The transition team of the new U.S. president, Donald Trump, is recommending radical changes aimed at cutting support for electric vehicles and charging stations, and strengthening measures that block the entry of cars and materials for battery production from China.
According to the “Reuters”, which cites a document from the new U.S. administration that it has accessed, the recommendations, which have not been disclosed, come at a time when demand for electric models in the U.S. is stagnating, and the heavily subsidized Chinese electric vehicle industry continues to grow, partly due to its battery supply chain.
During the election campaign, Trump promised to relax regulations on fossil fuel-powered models and reverse what he called President Joe Biden’s electric vehicle mandate.
According to “Reuters”, Donald Trump’s transition team goes further and even recommends imposing tariffs on all materials necessary for battery production, in a clear attempt to boost U.S. production and later negotiate individual exemptions with allies.
These new recommendations are seen as a departure from the policies followed by the Biden administration so far, and could affect the sales and production of electric vehicles in the U.S. at a time when brands like General Motors and Hyundai have recently introduced a broader range of electric vehicle offerings in the North American market.

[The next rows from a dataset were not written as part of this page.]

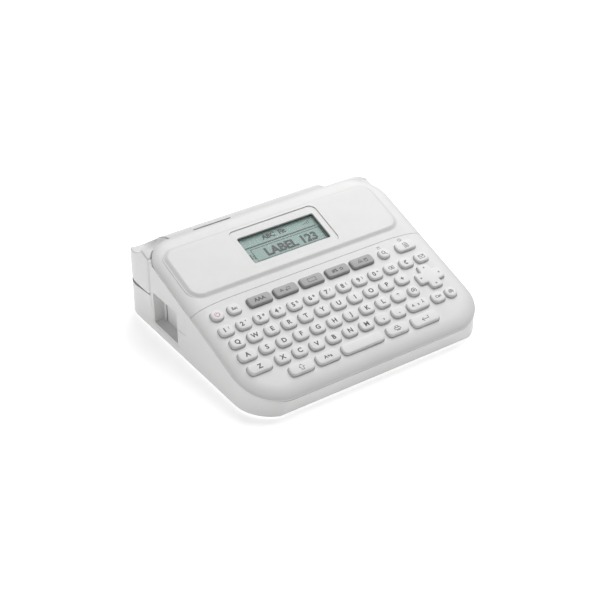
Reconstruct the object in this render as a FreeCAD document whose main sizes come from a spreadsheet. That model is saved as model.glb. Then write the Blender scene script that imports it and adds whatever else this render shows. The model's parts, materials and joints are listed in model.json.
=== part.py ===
import FreeCAD, Part
import math
import os
import Sketcher

# Desktop label maker. World frame: +X to the right of the keyboard, +Y to the rear, +Z up.
# The origin is the centre of the footprint, at the underside of the feet.
# The top panels and the keys are drawn in the deck frame: its XY plane is the tilted deck surface,
# its X is the world X and its Y climbs to the rear.

os.makedirs("parts", exist_ok=True)
doc = FreeCAD.newDocument("label_maker")
sheet = doc.addObject("Spreadsheet::Sheet", "dims")

DIMENSIONS = [
    # overall shell
    ("case_wide", 190.0), ("case_front", -89.0), ("case_back", 89.0), ("case_front_foot", -87.0),
    ("foot_high", 1.5), ("floor_thick", 2.2), ("wall", 2.4), ("front_round", 28.0), ("rear_round", 25.0),
    # deck
    ("deck_tilt", 18.33), ("deck_zero_y", -16.8), ("deck_zero_z", 39.8), ("panel_skirt", 3.6),
    ("panel_lip", 0.6), ("panel_roll", 10.0), ("panel_thick", 2.2), ("panel_low", -77.2),
    ("panel_high", 74.9), ("panel_back_y", 55.4), ("panel_round_front", 28.0),
    ("panel_round_right", 26.0), ("panel_round_left", 21.0), ("panel_split", 10.8), ("panel_gap", 0.2),
    ("panel_inset", 6.5),
    # raised plateau, display window and bezel
    ("plateau_left", -86.5), ("plateau_right", 84.5), ("plateau_low", 18.0), ("plateau_high", 64.0),
    ("plateau_rise", 1.2), ("plateau_round", 9.0), ("window_wide", 61.5), ("window_deep", 23.0),
    ("window_x", -0.3), ("window_s", 41.5), ("window_round", 1.2), ("bezel_wide", 72.0),
    ("bezel_deep", 37.2), ("bezel_x", 0.0), ("bezel_s", 42.1), ("bezel_sink", 0.6), ("bezel_round", 5.0),
    ("bezel_thick", 1.4), ("lens_thick", 0.8), ("lcd_thick", 2.2), ("lcd_margin", 3.0),
    ("lens_margin", 1.6),
    # keys
    ("key_rise", 2.0), ("key_root", -3.4), ("key_round", 3.4), ("key_crown", 0.9), ("key_gap", 0.35),
    ("flange_low", -3.5), ("flange_thick", 0.9), ("flange_wide", 0.6), ("key_pitch", 13.39),
    ("key_wide", 10.6), ("key_deep", 8.4), ("pad_reach", 11.2), ("pad_arm", 9.4), ("pad_corner", 2.4),
    ("pivot_ball", 2.0), ("mat_top", -4.65), ("mat_thick", 1.35), ("board_top", -6.2),
    ("board_thick", 1.6), ("board_wide", 168.0),
    # cassette cover and its hinge
    ("cover_round", 40.0), ("cover_mid_y", 49.0), ("cover_mid_z", 20.8), ("cover_wall", 2.4),
    ("cover_left", -71.1), ("cover_right", 58.1), ("cover_front_y", 55.9), ("side_gap", 0.3),
    ("finger_left", -52.0), ("finger_wide", 30.0), ("finger_deep", 2.4), ("hinge_y", 86.4),
    ("hinge_z", 24.2), ("knuckle_round", 2.4), ("lug_foot_reach", 1.8), ("lug_foot_low", 19.0),
    ("pin_round", 1.0), ("pin_play", 0.05),
    # cutter lever
    ("lever_left", -95.0), ("lever_right", -72.0), ("lever_tip_y", 46.0), ("lever_tip_z", 30.2),
    ("lever_low_z", 28.3), ("lever_gap", 0.8), ("lever_fall", 6.5), ("lever_pin_y", 51.0),
    ("lever_pin_z", 34.0), ("lever_pin_round", 1.5), ("lever_roof_round", 31.0), ("dish_round", 20.0),
    ("dish_y", 69.0), ("dish_z", 71.0), ("dish_x", -86.0), ("well_gap", 0.4), ("spring_y", 66.0),
    ("spring_x", -83.5),
    # tape exit
    ("exit_front", 10.0), ("exit_back", 41.0), ("exit_low", 9.0), ("exit_high", 33.0), ("exit_deep", 8.0),
    ("tub_wall", 1.8), ("slot_y", 37.6), ("slot_wide", 1.6), ("cover_leaf_front", -1.0),
    ("cover_leaf_low", 21.0),
    # base
    ("bay_left", -54.0), ("bay_wide", 108.0), ("bay_front", -46.0), ("bay_deep", 50.0),
    ("bay_ledge", 2.0), ("cell_round", 7.1), ("cell_long", 50.0), ("cell_low", 4.3), ("cell_pitch", 14.6),
    ("foot_round", 6.0), ("foot_x", 78.0), ("foot_front_y", -70.0), ("foot_rear_y", 72.0),
    ("foot_sunk", 1.0),
    # printing mechanism
    ("gear_low", 5.4), ("gear_thick", 3.2), ("chassis_low", 3.9), ("chassis_thick", 0.9),
    ("platen_x", -50.6), ("platen_y", 46.0), ("platen_round", 4.0), ("shaft_round", 1.5),
    ("idler_x", -35.6), ("idler_y", 38.0), ("motor_x", -22.0), ("motor_y", 44.3), ("motor_round", 7.9),
    ("spindle_x", -14.0), ("spindle_y", 65.9), ("arm_x", -62.0), ("arm_y", 60.0), ("head_x", -56.2),
    ("head_y", 48.9), ("cassette_left", -26.0), ("cassette_wide", 60.0), ("cassette_front", 58.0),
    ("cassette_deep", 25.0), ("cassette_low", 10.0), ("cassette_high", 36.0), ("cassette_wall", 1.5),
    ("spool_x", 18.0), ("spool_y", 70.5), ("spool_round", 10.4), ("blade_x", -84.2), ("blade_thick", 0.8),
    ("blade_front", 39.0), ("blade_deep", 4.2),
]

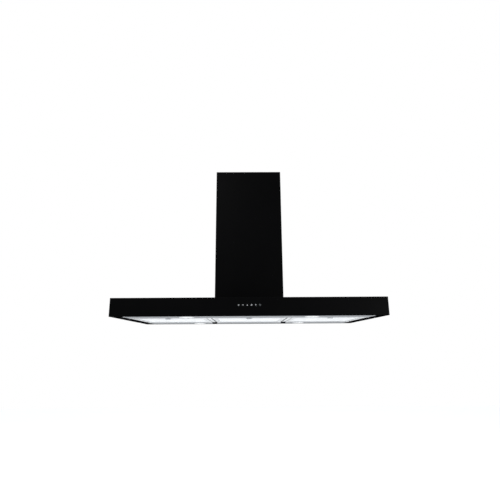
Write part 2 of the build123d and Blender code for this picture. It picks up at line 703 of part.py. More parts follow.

Additionally, the cut in support for the purchase of electric vehicles may also affect Tesla, led by Elon Musk, who provided significant financial support to help elect the new president of the U.S. He believes that the end of the $7,500 subsidy for consumers purchasing electric vehicles is a measure that would slightly harm Tesla’s sales, but would “devastate” its competitors in the electric vehicle market, including General Motors.